Au lieu du comportement chaotique habituel où chacun cherche à « aider », parfois n’importe comment les accidentés, les dizaines de mauriciens qui ont accouru sur les lieux de l’accident vendredi matin ont, semble-t-il, suivi à la lettre les instructions des urgentistes. Certains d’entre eux ont peut-être permis de sauver une vie en préparant une personne pour qu’elle reçoive un garrot au moment décisif. D’autres ont peut-être été la dernière présence humaine que des accidentés ont ressentie avant d’expirer. Ces héros anonymes là, méritent également notre respect.

 





Le respect et l’espoir pourraient toutefois être acquis autrement par le gouvernement. Accablées par les inondations du 30 mars, les familles sinistrées ont chaudement et publiquement remercié le Premier ministre pour les aides qu’elles ont reçues de l’Etat. Mais on ne peut occulter la dimension politicienne de chaque octroi de chèque. A grand renfort de couverture télévisée, les remises semblaient davantage relever du stratagème pour refaire l’image de Ramgoolam que pour aider les victimes de manière désintéressée.

 



Le Premier ministre a désormais une occasion de se racheter une conduite. Aucun « Act of God » ou alibi climatique ne peut être invoqué pour expliquer ou justifier le drame de Sorèze. C’est donc toute la chaîne de responsabilité à la CNT qui devra être analysée. Des responsables de l’institution - y compris les nominés politiques - ont une obligation de moyens, voire de résultats à faire en sorte que les bus de la compagnie soient en parfait état de marche au moment de prendre des passagers à leur bord.

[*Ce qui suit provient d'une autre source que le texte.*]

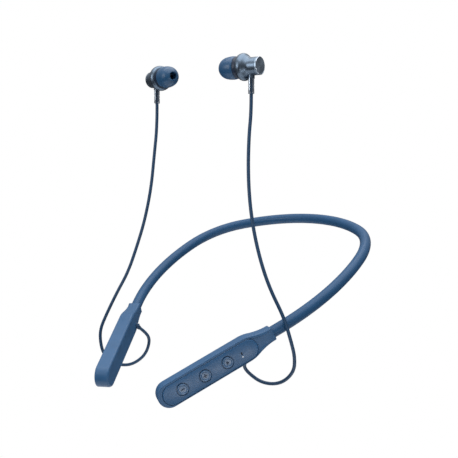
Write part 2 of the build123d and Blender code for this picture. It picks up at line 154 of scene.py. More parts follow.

De toute évidence, cela n’a pas été le cas avec le bus 4263 AG 07.

 



Le Premier ministre et le ministre responsable des transports ne doivent donc pas seulement attendre qu’une éventuelle enquête judiciaire fasse la lumière sur les responsabilités engagées, notamment à la CNT. A travers les leviers administratifs dont ils disposent, ils doivent également démontrer dans les jours qui viennent comment ils comptent faire pour que les mauriciens grimpant dans un bus de la CNT ou de tout autre opérateur se sentent en sécurité lors de leurs trajets.

 



Ailleurs, dans les pays où les mots honneur, dignité et éthique ont toujours un sens, une ou des démissions auraient déjà été acceptées et perçues comme étant les prémices d’un ressaisissement des responsables politiques. Ça c’est ailleurs. Nos héros politiques locaux préfèrent encore le « wicked way ».